Guttenberg setzt das Recht und Guttenberg setzt die Maßstäbe, es sind die anderen, die falsch gewickelt sind - dieser Sound, der Demut und Reue vermissen lässt, aber mit bulliger Überheblichkeit dröhnt, durchzieht auch seine politischen Ausführungen. Guttenberg glaubt, aus dem US-Exil heraus seinen ehemaligen Regierungskollegen die Leviten lesen zu können. Kanzlerin Angela Merkel gibt er indirekt mit auf den Weg, dass die Finanzkrise "koordinierende Führungskraft" erfordere, über CDU und CSU sagt er: "Die Union sitzt noch in der Mitte, aber sie ist dort lange nicht mehr so erkennbar, wie sie es sein könnte. Sie sitzt eben und steht nicht." Die CSU habe schon "Spinnweben" gebildet, sie sei von einer "Infektion" befallen, die Volksparteien langsam wegsterben lasse. Überhaupt: allenthalben nur Inkompetenz, falsche Prioritätensetzung, schlechtes Personal, mangelnde Kommunikationsfähigkeit. "Den Menschen mangelt es in der Politik generell an Köpfen, die für gewisse Inhalte stehen." Oder auch: "Es gibt keine Inflation von Charismatikern." Also, noch mal: "Wir brauchen einfach unabhängige Köpfe, weil sie die Politik bereichern." Das heißt, im Klartext: Ihr braucht "KT". Aber "KT" braucht Euch nicht. Denn er könnte sich auch einer neuen Partei anschließen, über deren mögliches Grundsatzprogramm Guttenberg im Buch seitenweise spekuliert. Vor allem diese Passage zeigt, wen der Freiherr adressiert: Wer bei einem Comebackversuch seine alten Mitstreiter derart kritisiert, hat von ihnen nichts mehr zu erwarten. Guttenberg sucht nicht die Verständigung mit seiner Partei, sondern den Applaus des Publikums, des Volkes, er will seine Macht abermals plebiszitär begründen.

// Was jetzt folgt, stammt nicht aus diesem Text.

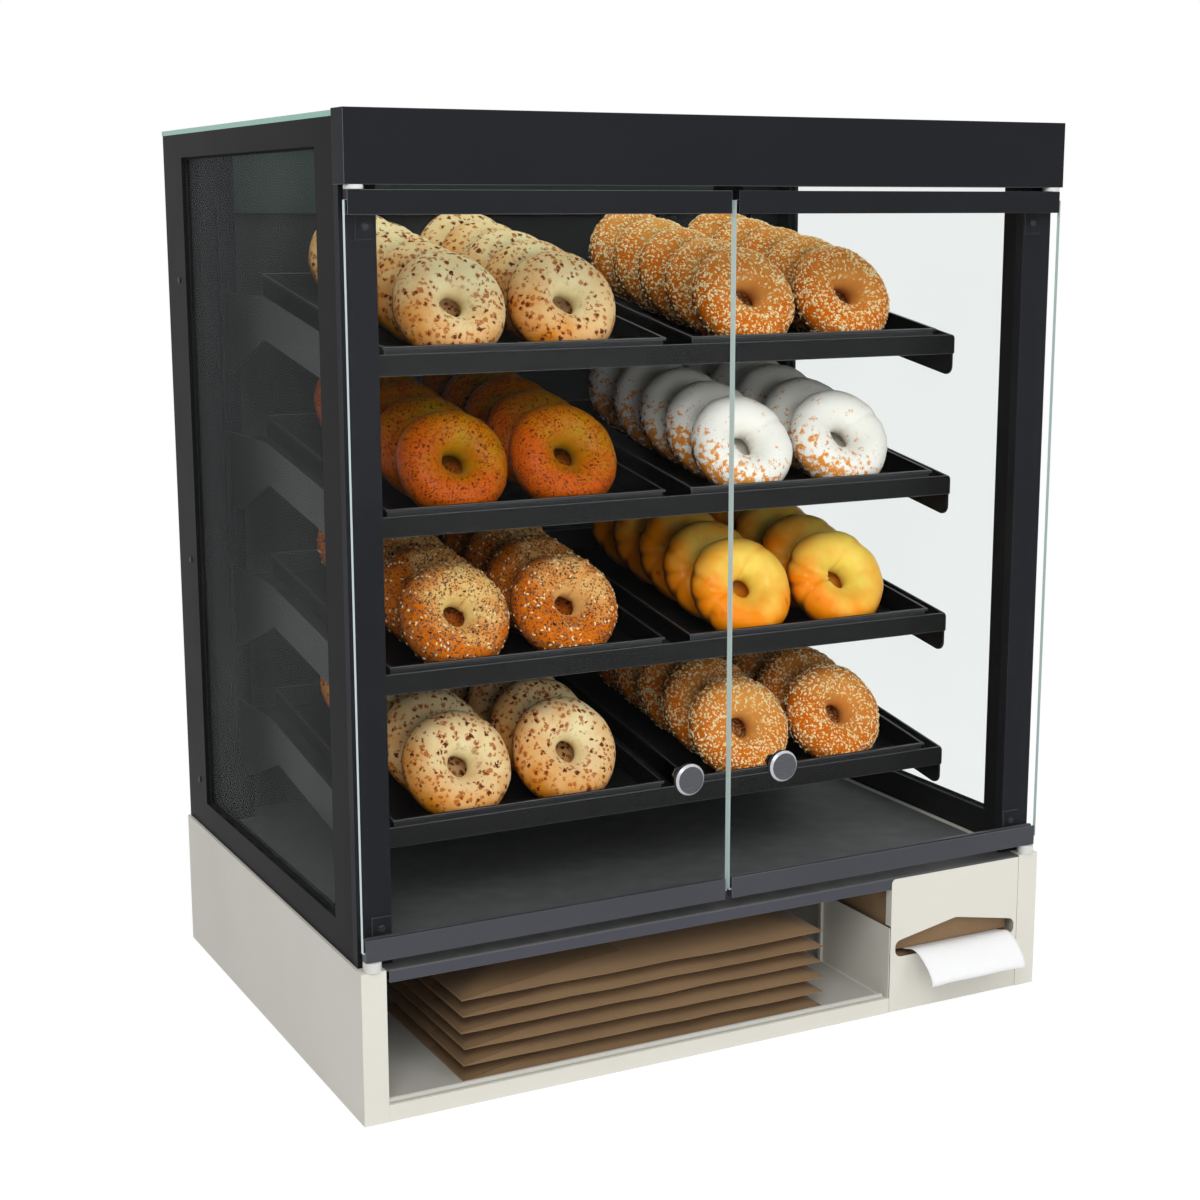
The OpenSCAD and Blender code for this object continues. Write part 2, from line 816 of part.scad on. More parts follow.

Wenn dieses Buch tatsächlich ein Testballon sein soll, ob und wie das Comeback gelingen kann, so fällt die erste Bilanz düster aus. Merkel soll wegen Guttenbergs Ruf nach "Führung" verstimmt sein. CSU-Chef Horst Seehofer schäumte: "Ich erkenne viel von seiner Persönlichkeitsstruktur wieder. Diese Art und Weise, andere herabzusetzen, um sich selbst zu erhöhen, geht so nicht." FDP-Generalsekretär Christian Lindner sprach von "besserwisserischen Bemerkungen". In den Medien - mit Ausnahme der "Bild", Guttenbergs Hausblatt - fällt die Kritik noch verheerender aus. Der Focus spricht von "Mr. Seltsam", die "Frankfurter Allgemeine Sonntagszeitung" warnt "Er ist ein wahrhaft gefährlicher Mann", der "Spiegel" nennt Guttenbergs Vorgehen "infam". Die Wähler sind laut einer Emnid-Umfrage für die "Bild am Sonntag" gespalten. 72 Prozent der Deutschen glauben, Guttenberg habe bei seiner Doktorarbeit bewusst getäuscht, 62 Prozent sagen, sie hätten ihn seit seinem Rücktritt nicht vermisst, aber 45 Prozent befürworten seine Rückkehr in die aktive Politik.

Narrhallamarsch!

Unumschränkt auf der Haben-Seite kann Guttenberg derzeit allein die Buchverkäufe verbuchen. Nach Angaben des Verlages ist ein Großteil der ersten Auflage - 80.000 Exemplare - bereits von Buchhändlern oder Kunden vorbestellt. Gerne hätte der Verlag eine große Buchpräsentation mit Guttenberg gemacht, aber der Freiherr mochte nicht anreisen. Er wird, und das gehört in die Abteilung Kuriosa, erst wieder am 28. Januar 2012 in Deutschland auftreten. Bei der Verleihung des "Ordens wider den tierischen Ernst" des Aachener Karnevalsvereins wird Guttenberg die Laudatio auf Ottfried Fischer halten. Narrhallamarsch!*

In der ersten Fassung des Textes stand hier "Na hallamasch" - danke an Leser Christian Reinboth für den Korrekturhinweis, Red.